--- begin Task data ---

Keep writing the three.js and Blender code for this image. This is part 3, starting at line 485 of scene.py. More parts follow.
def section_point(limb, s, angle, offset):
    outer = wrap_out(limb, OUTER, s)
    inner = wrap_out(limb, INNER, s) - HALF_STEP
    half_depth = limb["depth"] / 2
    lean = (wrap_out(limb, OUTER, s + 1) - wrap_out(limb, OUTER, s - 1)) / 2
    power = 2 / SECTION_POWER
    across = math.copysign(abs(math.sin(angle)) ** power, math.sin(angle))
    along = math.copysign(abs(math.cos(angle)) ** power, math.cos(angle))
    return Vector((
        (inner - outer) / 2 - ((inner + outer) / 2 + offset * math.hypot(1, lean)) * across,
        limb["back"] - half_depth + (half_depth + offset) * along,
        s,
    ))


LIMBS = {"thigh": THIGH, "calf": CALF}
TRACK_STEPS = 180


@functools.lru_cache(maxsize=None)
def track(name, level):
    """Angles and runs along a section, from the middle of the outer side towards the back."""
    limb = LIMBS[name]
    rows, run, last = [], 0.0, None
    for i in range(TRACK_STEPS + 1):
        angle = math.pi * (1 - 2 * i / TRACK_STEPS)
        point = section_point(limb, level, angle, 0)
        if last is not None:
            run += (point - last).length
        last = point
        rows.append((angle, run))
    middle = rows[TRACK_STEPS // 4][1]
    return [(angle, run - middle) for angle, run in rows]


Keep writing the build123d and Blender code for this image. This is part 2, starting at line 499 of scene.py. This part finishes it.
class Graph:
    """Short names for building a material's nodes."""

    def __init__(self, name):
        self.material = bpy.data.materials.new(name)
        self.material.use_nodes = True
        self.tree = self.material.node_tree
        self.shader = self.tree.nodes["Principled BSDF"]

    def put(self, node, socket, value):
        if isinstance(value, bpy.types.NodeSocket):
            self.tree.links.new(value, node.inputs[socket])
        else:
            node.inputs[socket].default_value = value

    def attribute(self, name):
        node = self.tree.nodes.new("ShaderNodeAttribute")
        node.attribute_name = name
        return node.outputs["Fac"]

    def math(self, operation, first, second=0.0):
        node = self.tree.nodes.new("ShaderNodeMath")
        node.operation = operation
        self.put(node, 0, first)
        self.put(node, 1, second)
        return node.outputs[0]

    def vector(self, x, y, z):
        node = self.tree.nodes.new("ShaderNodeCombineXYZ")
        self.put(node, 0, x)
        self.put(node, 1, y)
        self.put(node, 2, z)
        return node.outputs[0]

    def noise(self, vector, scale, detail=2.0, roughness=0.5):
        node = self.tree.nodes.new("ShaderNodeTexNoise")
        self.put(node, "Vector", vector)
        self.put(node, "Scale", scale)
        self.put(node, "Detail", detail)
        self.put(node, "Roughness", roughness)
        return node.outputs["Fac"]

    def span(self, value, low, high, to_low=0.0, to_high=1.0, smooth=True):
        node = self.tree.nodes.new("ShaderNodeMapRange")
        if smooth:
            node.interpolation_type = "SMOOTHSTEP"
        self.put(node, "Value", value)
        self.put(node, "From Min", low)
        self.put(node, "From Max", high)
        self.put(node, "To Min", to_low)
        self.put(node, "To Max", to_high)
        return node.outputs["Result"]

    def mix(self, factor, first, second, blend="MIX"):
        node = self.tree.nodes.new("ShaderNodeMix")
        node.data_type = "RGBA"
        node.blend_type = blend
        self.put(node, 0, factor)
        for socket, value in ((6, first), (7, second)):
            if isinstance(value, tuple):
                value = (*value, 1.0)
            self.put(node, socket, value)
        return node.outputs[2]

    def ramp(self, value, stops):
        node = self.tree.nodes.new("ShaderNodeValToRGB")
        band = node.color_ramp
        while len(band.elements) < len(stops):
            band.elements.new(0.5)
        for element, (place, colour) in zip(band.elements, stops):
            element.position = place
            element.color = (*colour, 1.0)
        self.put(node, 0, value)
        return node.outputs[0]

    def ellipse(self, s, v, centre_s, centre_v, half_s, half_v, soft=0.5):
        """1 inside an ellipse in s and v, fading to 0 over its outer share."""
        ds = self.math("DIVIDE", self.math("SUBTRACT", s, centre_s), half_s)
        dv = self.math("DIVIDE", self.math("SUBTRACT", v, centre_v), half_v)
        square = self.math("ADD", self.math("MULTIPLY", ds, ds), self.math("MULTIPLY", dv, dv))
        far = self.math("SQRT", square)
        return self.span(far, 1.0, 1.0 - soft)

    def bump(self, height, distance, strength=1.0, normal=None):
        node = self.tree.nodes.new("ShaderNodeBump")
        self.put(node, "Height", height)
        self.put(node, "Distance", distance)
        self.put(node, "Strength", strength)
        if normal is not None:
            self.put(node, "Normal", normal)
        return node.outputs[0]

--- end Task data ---

[Aim]: Find the string "image" in the entries above and return each line that holds it.

[Written answer]:
Keep writing the three.js and Blender code for this image. This is part 3, starting at line 485 of scene.py. More parts follow.
Keep writing the build123d and Blender code for this image. This is part 2, starting at line 499 of scene.py. This part finishes it.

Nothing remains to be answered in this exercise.